Unique among the territories of the Western Roman Empire in the 5th century, Britain succeeded in holding back and even reversing the tide of Germanic conquest for nearly two centuries. This was an age of heroes… It was the Age of Arthur!
This is the twelfth-part of our discussion of Britain in the so-called Age of Arthur: the 5th though the mid-6th Century A.D. It is a fascinating period, with the Classical civilization of Greece and Rome giving way to the Germanic “Dark Ages”. It was the sunset of Celtic-Roman culture in Britain; it was the Age of Arthur!
But who was Arthur?
Before we answer that question, it is necessary we understand the world in which he lived.
THE LINDSEY CAMPAIGN
The earliest author from which we have any details on Arthur’s military career is Nennius; a 9th century Welsh monk.
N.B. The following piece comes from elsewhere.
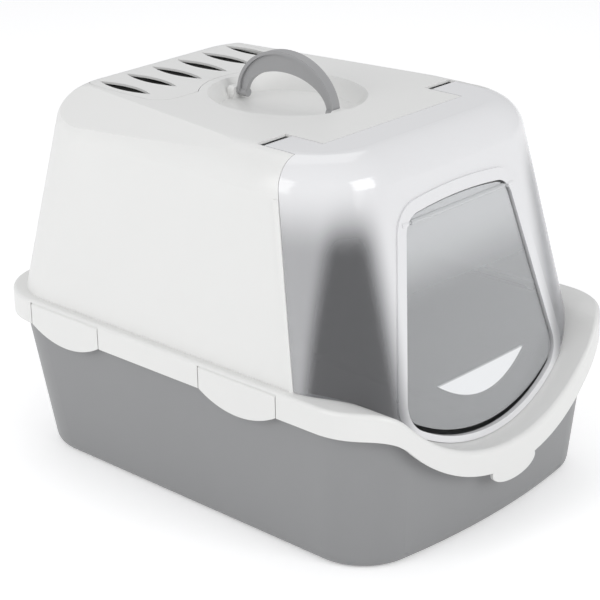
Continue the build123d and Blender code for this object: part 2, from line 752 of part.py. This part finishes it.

He states that Arthur fought twelve battles against his enemies before the climatic engagement at Mount Badon (Mons Badonicus). It is important to keep in mind that Nennius wrote three centuries after the events he purports to chronicle. He may have had available to him sources lost to us today; so shouldn’t be dismissed. Nor should we accept his account without skepticism. That said, as it is our purpose here to build a “working theory” on who Arthur may have been, and using what sources and artifacts that are left us; we can take Nennius as a road map, however sketchy. We can attempt to place the location of his twelve battles, and so trace Arthur’s career and rise to supreme power amongst the Celtic kings of Britain.